▶ What is being asked
Every line that holds the string "from" is to be identified and copied.

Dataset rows
╔══

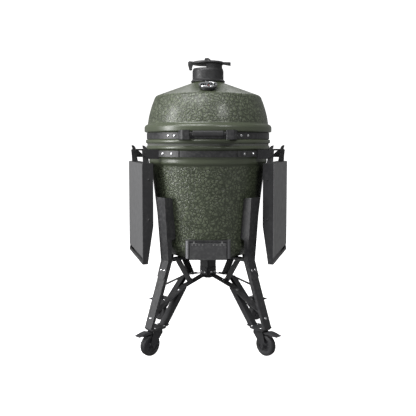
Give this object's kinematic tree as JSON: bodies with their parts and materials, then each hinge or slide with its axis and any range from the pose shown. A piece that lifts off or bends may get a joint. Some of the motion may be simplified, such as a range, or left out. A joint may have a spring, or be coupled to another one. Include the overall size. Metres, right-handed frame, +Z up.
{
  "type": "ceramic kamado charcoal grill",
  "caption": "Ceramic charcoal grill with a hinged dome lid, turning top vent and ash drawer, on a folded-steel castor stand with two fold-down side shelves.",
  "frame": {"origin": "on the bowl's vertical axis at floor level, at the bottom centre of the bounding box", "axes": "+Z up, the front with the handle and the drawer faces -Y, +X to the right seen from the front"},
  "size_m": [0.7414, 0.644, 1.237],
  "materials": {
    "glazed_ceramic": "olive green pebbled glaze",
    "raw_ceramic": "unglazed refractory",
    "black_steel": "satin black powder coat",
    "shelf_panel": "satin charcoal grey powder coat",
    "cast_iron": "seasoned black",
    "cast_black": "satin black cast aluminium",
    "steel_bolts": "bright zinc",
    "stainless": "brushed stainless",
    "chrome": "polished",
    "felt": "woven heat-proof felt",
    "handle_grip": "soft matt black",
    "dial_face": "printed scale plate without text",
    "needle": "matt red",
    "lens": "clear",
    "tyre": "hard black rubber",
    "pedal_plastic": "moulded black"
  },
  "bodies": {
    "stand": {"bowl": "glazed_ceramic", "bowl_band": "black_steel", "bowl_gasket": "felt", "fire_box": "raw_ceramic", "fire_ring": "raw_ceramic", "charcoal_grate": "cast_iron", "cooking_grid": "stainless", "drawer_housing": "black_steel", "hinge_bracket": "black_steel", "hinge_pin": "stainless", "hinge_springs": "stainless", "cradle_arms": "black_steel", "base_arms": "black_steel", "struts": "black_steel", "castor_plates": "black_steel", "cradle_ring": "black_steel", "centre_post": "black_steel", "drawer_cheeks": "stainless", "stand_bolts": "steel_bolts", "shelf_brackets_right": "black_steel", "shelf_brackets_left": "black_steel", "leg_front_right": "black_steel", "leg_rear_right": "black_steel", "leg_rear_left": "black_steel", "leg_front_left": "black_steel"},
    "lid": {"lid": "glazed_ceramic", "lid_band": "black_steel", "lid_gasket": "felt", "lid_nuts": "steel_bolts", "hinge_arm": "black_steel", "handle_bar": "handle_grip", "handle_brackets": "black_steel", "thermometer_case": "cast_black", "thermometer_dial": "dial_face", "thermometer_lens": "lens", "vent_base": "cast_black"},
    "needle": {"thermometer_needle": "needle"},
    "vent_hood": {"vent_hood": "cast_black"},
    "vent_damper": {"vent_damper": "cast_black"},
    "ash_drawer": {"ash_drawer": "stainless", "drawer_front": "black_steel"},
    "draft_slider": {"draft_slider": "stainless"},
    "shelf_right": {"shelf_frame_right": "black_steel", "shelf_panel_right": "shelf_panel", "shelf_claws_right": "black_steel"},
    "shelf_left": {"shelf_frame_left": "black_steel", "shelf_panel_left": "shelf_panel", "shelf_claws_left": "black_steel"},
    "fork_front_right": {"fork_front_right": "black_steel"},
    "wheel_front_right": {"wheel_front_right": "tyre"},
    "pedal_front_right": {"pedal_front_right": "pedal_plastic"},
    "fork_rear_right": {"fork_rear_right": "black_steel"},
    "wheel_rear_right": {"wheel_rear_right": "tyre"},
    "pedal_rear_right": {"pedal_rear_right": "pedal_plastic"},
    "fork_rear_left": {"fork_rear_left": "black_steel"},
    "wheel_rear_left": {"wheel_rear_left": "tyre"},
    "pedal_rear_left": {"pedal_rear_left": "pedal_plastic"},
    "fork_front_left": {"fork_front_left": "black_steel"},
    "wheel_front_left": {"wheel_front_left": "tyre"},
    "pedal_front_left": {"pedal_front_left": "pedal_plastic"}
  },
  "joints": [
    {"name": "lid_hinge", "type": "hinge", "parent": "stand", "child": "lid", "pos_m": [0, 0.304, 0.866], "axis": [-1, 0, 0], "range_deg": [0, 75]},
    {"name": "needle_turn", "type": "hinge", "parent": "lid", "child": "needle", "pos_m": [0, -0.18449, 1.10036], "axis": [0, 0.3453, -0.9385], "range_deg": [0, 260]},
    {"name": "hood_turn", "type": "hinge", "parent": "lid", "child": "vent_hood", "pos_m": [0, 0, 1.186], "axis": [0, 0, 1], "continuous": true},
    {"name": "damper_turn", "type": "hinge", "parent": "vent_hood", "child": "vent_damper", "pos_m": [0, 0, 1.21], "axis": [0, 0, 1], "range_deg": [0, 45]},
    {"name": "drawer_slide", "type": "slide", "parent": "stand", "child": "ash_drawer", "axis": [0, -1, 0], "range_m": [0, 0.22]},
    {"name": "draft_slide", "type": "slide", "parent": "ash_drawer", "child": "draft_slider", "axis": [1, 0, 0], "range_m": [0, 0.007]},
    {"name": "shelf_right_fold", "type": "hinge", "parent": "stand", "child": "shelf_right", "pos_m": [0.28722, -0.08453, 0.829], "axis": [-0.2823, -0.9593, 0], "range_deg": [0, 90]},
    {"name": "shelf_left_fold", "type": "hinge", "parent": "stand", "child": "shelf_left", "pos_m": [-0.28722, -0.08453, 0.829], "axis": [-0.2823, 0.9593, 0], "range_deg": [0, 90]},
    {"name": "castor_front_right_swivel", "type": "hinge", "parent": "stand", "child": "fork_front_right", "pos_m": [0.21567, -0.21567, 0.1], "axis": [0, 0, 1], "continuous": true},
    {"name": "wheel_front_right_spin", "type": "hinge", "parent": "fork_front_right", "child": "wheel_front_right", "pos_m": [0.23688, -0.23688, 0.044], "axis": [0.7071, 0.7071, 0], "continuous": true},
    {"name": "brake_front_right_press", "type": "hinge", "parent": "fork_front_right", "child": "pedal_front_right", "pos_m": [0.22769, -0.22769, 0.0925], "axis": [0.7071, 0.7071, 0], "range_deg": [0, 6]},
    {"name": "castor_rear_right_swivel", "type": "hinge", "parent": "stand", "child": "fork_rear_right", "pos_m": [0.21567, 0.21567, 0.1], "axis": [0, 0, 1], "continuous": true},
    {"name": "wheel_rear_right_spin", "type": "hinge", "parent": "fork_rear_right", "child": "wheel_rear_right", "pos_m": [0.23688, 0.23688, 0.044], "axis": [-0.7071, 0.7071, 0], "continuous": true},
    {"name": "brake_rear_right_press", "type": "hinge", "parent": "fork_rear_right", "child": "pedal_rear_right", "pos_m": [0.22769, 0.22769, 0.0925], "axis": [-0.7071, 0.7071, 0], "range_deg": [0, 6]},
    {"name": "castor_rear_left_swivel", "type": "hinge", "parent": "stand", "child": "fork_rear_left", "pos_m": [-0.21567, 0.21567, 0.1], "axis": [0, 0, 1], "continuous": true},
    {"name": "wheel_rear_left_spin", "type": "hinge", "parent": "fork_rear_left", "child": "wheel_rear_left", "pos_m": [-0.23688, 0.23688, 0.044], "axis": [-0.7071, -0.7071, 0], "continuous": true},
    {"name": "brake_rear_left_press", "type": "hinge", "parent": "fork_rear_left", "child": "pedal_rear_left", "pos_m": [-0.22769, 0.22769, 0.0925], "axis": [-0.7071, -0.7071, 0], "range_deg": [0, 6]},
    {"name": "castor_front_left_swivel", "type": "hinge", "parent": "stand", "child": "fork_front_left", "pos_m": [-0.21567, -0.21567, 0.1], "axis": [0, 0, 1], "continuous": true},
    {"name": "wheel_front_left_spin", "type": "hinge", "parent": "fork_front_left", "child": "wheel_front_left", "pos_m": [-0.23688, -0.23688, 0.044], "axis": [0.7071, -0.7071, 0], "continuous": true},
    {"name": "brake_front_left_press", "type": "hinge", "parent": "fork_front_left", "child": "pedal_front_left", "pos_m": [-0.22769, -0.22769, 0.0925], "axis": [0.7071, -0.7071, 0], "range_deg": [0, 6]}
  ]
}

╚══
╔══

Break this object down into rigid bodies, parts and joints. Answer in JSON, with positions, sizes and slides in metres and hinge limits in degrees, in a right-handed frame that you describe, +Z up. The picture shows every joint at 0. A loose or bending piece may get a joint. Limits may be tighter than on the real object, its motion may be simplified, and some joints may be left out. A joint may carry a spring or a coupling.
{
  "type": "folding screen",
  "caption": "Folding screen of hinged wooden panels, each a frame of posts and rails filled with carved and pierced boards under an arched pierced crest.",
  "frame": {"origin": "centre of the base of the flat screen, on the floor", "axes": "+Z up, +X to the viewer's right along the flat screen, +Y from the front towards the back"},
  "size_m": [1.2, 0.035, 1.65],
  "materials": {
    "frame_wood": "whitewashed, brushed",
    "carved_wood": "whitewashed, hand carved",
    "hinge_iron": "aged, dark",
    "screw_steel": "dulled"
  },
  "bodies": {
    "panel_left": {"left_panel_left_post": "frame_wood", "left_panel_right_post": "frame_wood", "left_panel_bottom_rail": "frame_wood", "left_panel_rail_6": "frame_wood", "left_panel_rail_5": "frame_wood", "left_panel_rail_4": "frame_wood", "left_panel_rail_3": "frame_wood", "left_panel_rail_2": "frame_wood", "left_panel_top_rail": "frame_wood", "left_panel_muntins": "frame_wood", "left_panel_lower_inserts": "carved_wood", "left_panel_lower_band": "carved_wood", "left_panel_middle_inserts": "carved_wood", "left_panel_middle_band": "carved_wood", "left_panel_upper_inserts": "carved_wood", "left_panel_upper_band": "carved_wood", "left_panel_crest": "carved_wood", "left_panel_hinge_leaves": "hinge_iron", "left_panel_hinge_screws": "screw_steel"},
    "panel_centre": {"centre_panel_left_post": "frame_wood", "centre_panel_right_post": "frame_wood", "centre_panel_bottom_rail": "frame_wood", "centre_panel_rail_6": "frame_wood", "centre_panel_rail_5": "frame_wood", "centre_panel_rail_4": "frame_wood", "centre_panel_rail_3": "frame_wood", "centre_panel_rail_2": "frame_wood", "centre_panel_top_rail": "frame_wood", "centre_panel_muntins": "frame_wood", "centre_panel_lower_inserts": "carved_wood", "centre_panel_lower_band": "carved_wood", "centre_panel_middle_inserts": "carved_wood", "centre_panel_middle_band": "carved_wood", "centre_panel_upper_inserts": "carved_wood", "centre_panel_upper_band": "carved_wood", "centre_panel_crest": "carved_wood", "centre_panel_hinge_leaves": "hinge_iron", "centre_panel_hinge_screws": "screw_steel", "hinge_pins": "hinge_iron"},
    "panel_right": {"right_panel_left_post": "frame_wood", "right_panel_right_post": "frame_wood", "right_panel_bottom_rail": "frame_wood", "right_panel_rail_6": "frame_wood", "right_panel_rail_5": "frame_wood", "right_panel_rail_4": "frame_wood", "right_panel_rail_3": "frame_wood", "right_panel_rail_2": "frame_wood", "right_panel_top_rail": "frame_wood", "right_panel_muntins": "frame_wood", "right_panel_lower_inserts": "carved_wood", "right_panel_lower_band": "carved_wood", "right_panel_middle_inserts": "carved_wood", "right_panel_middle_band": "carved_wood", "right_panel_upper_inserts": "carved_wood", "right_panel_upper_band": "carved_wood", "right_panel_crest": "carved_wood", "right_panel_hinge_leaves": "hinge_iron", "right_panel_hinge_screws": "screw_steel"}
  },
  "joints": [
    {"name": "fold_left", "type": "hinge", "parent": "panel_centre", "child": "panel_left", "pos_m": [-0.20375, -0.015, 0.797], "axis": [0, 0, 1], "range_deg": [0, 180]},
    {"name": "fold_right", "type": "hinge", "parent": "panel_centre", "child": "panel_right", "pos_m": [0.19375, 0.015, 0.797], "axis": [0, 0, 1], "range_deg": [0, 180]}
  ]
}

╚══

▶ Task output
Give this object's kinematic tree as JSON: bodies with their parts and materials, then each hinge or slide with its axis and any range from the pose shown. A piece that lifts off or bends may get a joint. Some of the motion may be simplified, such as a range, or left out. A joint may have a spring, or be coupled to another one. Include the overall size. Metres, right-handed frame, +Z up.
  "frame": {"origin": "on the bowl's vertical axis at floor level, at the bottom centre of the bounding box", "axes": "+Z up, the front with the handle and the drawer faces -Y, +X to the right seen from the front"},
  "frame": {"origin": "centre of the base of the flat screen, on the floor", "axes": "+Z up, +X to the viewer's right along the flat screen, +Y from the front towards the back"},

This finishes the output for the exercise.